- Born: Soufrière, Dominica
- Education: University of Manchester (PhD)
- Known for: Compact Muon Solenoid at CERN; Bayesian methods in particle physics
- Awards: Fellow of the American Physical Society Robert O. Lawton Distinguished Professor Kirby W. Kemper Endowed Professor of Physics
- Scientific career
- Fields: Particle physics
- Workplaces: Florida State University

= Harrison Prosper =

British-American particle physicist

Harrison Bertrand Prosper is a Dominican-born British-American particle physicist and the Kirby W. Kemper Endowed Professor of Physics at Florida State University (FSU). He is known for his contributions to experimental particle physics, particularly through his work with the Compact Muon Solenoid experiment at CERN's Large Hadron Collider (LHC). Prosper is also recognised for advancing the use of Bayesian statistical methods in high-energy physics and for promoting diversity in the sciences.

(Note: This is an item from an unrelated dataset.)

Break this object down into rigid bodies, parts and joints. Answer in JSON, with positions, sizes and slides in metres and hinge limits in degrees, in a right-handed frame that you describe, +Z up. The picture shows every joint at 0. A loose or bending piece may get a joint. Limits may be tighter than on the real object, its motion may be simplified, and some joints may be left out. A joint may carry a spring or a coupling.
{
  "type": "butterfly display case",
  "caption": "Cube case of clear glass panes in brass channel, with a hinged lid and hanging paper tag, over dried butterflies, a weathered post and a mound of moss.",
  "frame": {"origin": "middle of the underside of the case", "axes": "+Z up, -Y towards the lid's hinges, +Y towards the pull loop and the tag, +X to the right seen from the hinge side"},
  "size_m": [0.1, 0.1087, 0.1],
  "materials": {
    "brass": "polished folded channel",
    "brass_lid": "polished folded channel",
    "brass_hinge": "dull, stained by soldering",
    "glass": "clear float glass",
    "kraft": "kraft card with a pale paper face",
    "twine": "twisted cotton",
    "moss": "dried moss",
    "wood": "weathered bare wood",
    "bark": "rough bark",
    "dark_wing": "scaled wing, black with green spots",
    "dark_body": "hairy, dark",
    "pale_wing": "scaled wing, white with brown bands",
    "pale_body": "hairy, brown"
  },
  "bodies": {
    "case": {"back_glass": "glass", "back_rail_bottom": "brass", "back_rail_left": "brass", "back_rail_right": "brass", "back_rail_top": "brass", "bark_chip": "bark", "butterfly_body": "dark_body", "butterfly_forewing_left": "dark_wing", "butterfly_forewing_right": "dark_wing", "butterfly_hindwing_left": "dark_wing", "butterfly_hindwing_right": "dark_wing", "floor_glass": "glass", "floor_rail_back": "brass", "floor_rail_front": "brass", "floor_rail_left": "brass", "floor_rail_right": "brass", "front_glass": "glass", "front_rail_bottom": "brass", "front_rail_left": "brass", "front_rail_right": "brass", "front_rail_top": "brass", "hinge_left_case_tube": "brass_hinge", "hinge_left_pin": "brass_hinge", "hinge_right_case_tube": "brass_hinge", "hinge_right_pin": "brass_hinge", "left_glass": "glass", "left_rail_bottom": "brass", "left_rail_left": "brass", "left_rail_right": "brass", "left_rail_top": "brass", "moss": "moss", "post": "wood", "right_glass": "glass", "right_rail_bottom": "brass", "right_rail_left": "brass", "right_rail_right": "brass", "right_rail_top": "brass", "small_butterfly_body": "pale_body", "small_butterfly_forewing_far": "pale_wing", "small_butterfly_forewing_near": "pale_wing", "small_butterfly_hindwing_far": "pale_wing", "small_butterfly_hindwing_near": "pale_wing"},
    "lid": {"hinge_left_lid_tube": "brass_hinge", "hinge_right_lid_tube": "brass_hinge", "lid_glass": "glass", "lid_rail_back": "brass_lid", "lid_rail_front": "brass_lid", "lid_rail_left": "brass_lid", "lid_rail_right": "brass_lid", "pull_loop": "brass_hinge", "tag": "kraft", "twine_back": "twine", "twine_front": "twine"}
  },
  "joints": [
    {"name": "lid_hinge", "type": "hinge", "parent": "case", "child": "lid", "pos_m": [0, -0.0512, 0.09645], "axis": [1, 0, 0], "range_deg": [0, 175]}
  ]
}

== Early life and education ==
Prosper was born in Soufrière, Dominica and later moved to the United Kingdom. He earned his Ph.D. in physics from the University of Manchester, where he specialised in experimental particle physics.

== Career ==
After completing his Ph.D. in physics at the University of Manchester, Prosper held research positions in the UK and the US before joining FSU in 1993. At FSU, he became involved in the CMS experiment at CERN's Large Hadron Collider (LHC), contributing to searches for supersymmetry, dark matter, and precision studies of the Higgs boson.
He has also advanced the use of Bayesian inference and modern machine learning techniques in high-energy physics analysis. Prosper's research spans particle collisions, rare event detection, and advanced statistical methods, and he has co-authored over 1,000 publications as part of CMS.

== Advocacy ==
Prosper is active in promoting diversity and equity in science, having spoken at conferences about the need to support underrepresented minorities in physics. He has also mentored students from diverse backgrounds and contributed to outreach programmes in the United States and the Caribbean, including serving as a recurring mentor in the Google Summer of Code programme.

== Awards ==
- Named Fellow of the American Physical Society (APS) for contributions to high-energy physics.
- Appointed Kirby W. Kemper Endowed Professor of Physics at Florida State University.
- Named Robert O. Lawton Distinguished Professor, the highest faculty honour at Florida State University.

==Personal life==
Prosper met his wife, Marie-France Prosper-Chartier, a French woman, through a stint at an English middle school. She became a professor of modern languages at Florida State University. They have a daughter, mathematical biologist Olivia Prosper Feldman.